The Tale of Raw Head and Bloody Bones: A Novel
“. . . ’tis a tale that will make you aware of how madness descends—and inexorably pull you into its clutches.”
Tristan Hart eventually slips into madness. At first, he is only Tristan Hart: a young boy living in the 18th century. Then Caligula invades his life. Then Bloody Bones. And he tries to solve the frightening riddles and abominable fairy tales that have plagued him (and his best friend Nathaniel) since they were 15.
The reader sees the beginning of his descent through revelations of how his mind begins to process events such as castigation by his tutor:
“‘You, Mr.
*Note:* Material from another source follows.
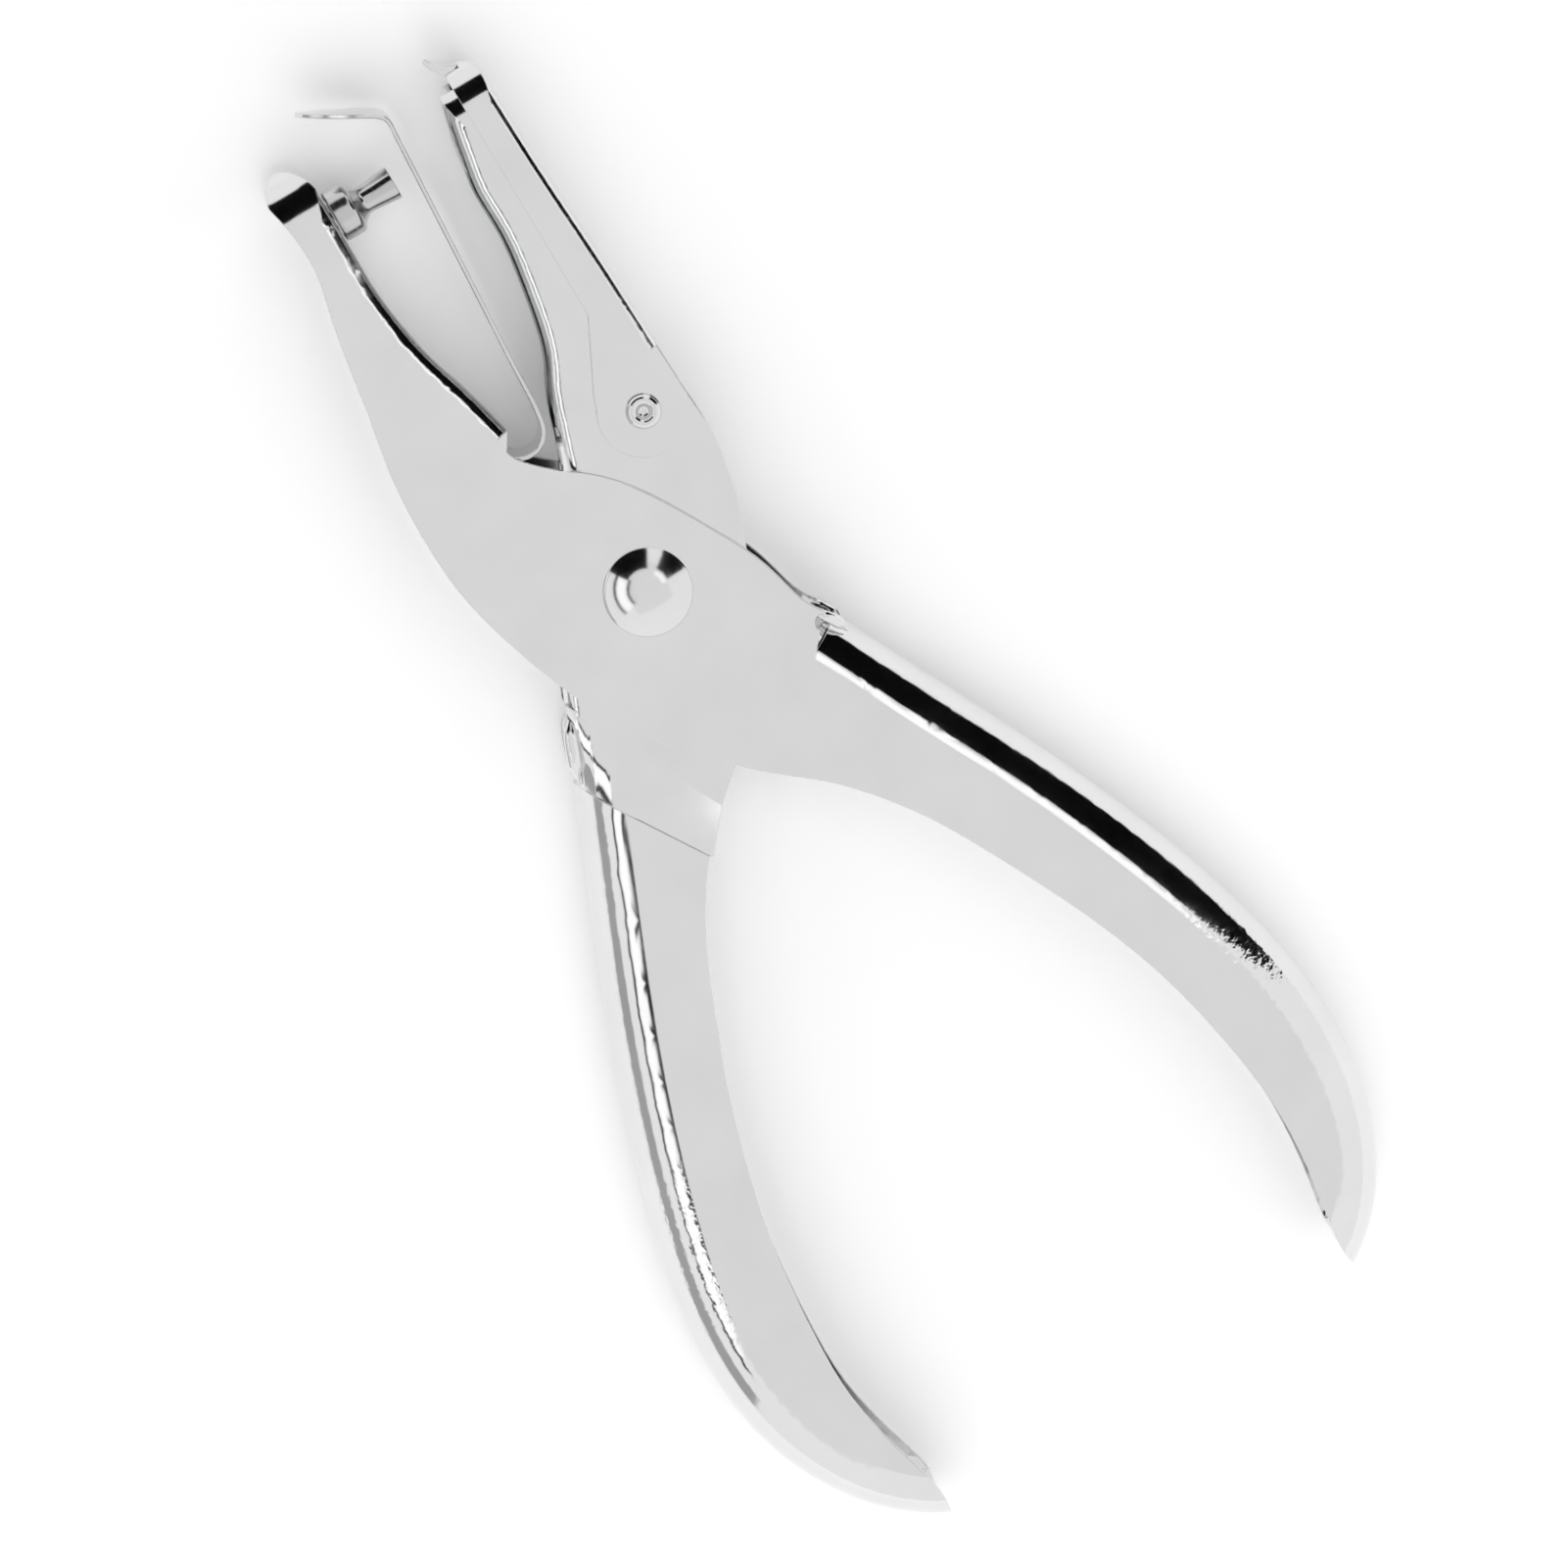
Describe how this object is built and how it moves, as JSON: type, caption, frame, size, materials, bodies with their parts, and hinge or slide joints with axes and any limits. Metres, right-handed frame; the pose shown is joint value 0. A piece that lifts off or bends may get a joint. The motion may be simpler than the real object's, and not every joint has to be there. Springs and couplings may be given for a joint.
{
  "type": "hole punch",
  "caption": "Plier-type hand punch in plated pressed steel: two crossed channel levers on a rivet, stepped punch pin, sprung stripper leaf and a swing-open chip cover.",
  "frame": {"origin": "On the face the tool rests on, under the centre of its bounding box. The main rivet's axis stands at X -0.0011, Y 0.0171 m.", "axes": "+Y towards the jaws, the tool's long direction; +Z out of the cheek that carries the rivet's domed head, which faces up; +X towards the die lever's jaw and the chip cover, and away from the punch lever's jaw. Stored open, lying flat."},
  "size_m": [0.0638, 0.1376, 0.0108],
  "materials": {
    "plated_steel": "bright nickel plate over pressed steel, faint orange peel",
    "hard_steel": "turned and ground tool steel",
    "spring_steel": "drawn spring wire"
  },
  "bodies": {
    "punch_lever": {"punch_lever": "plated_steel", "punch_pin": "hard_steel", "pivot_rivet": "plated_steel", "stripper_bend": "plated_steel", "return_spring": "spring_steel"},
    "die_lever": {"die_lever": "plated_steel", "cover_rivet": "plated_steel"},
    "stripper": {"stripper_leaf": "plated_steel"},
    "chip_cover": {"chip_cover": "plated_steel"}
  },
  "joints": [
    {"name": "squeeze", "type": "hinge", "parent": "punch_lever", "child": "die_lever", "pos_m": [-0.00113, 0.01714, 0.0048], "axis": [0, 0, 1], "range_deg": [0, 10], "stiffness_Nm_per_rad": 0.6, "springref_deg": -28.65, "deforming": ["return_spring", "stripper_bend"]},
    {"name": "stripper_travel", "type": "slide", "parent": "punch_lever", "child": "stripper", "axis": [-1, 0, 0], "range_m": [0, 0.0045]},
    {"name": "cover_swing", "type": "hinge", "parent": "die_lever", "child": "chip_cover", "pos_m": [0.00662, 0.03104, 0.0048], "axis": [0, 0, -1], "range_deg": [0, 55]}
  ],
  "couplings": [
    {"joint": "stripper_travel", "follows": "squeeze", "m_per_rad": 0.0217}
  ]
}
Hart, are a Disgrace,’ he spat. ‘A lazy, shiftless Wastrel of a Boy! How long have you been about this Suetonius? Young Isaac here—a mere Child of Eleven—he hath finished it! I doubt you have even read as far as Caligula! There will be no Supper for you tonight! You will stay seated, and you will work!’
The Drumming became suddenly much louder. I started, and upon an Instinct turned once more toward the approaching Danger, as doth a Coney when it heareth Hounds.
‘What?’ cried my tutor. ‘Do you shrug, Sir?’
Seizing my shoulders, he forced me roughly about, so that I was forced to face him.
‘No,’ I protested. ‘’Tis—’
The Drumming became deafening; I marvelled that Colonel Simmins did not appear to hear it. Then the Notion struck me that perhaps he could; perhaps that was why he was shouting, why little Flecks of Spittle were collecting on his Chin, and why his Adam’s Apple was straining against his thick white linen Stock. He was struggling to make himself heard above the Drumming.
‘They are here!’ I shouted.
‘What, Sir?’ Could not he hear me?
The Tutor appeared, for a Moment, quite confounded. Then a peculiar Expression, in mine Estimation sly, crosst his Face . . .”
The drumbeats (and paranoia) reappear throughout the novel as Tristan becomes little soldier boots—Caligula—as he discovers his need for inflicting pain upon others.
While studying anatomy and surgery under Dr. William Hunter (anatomist and surgeon best known for publishing commissioned sketches of developing fetuses) he becomes sexually obsessed with pain and struggles to contain his own evilness, his madness. Love of pliable Katherine helps him somewhat—until he goes too far with friends and imagined enemies.
Themes that run throughout this lively, visceral tale and bring it to its Bloody Bones-end are the loss of a mother; the struggles of science and society, superstition, madness, and of course, how the tropes in fairy tales morph from simple tales to perceived reality when a young man succumbs to mental illness.
His mental state is not helped when unkind family members are thrown into the mix. Tristan’s paternal aunt moves in after the death of his mother:
“. . . Mine Aunt liked to appear more magnificent than she really was. We were many Miles from London, yet she wore her Wigg tall and fashionably dresst, exceptionally high heeled Shoes, and the Skirt of her Dress extended by an Hoop so wide that she was forced to pass thro’ every Doorway crabwise. Her visage was thick with white Lead and usually decorated with a Number of patches to obscure the worst Ravages of childhood small Pox. I could never contemplate her without some Stirrings of Disgust.
When I was a child I used to flee from her Visitations to the Ha-ha and the High Field. If she caught me running, I would have to suffer a lengthy Chastisement for all my Sins, which she plainly considered it her Duty to discharge. One Afternoon, when I was seven and still in Mourning for my Mother, she made me stand still with my Back against the chill drawing Room Wall for three Houres, while she played Cards with my Sister and her own Son before the flaming Fire.
Somedaye, I thought, my Mother will come back, and you shall never come here; no, not even for one Houre . . .”
Tristan lives in a time when exploration in the medical sciences was burgeoning—especially in anatomical and physiologic studies. And new scientific hypotheses and discoveries frequently collided with superstition. Incorporating philosophers, medical men, and writers of the time, author Jack Wolf creates scenes where Tristan takes medical thought, such as La Mettrie’s Man Is Machine, and bends it to suit his illness.
Ironically, La Mettrie was against violence of any kind and developed theories of remorse. In fairness to Tristan, he had remorse, for a while, and both La Mettrie and the young Tristan shared hedonism.
The use of fairy tales (and gypsies) to express Tristan’s relationships with authority, his friends, his conquests, his love, and his ultimate plunge into madness is phenomenally rendered. The tales of Bloody Bones and his nemesis, Raw Head, ultimately take over the novel until even the reader is unsure what is real and what is imagined.
The Tale of Raw Head and Bloody Bones is not breezy or lighthearted, for in a clear and logical voice, Tristan Hart can rationalize his madness, making this story at times ravaging, revealing, and primeval.
But ’tis a tale that will make you acutely aware of how madness descends—and inexorably pull you into its clutches.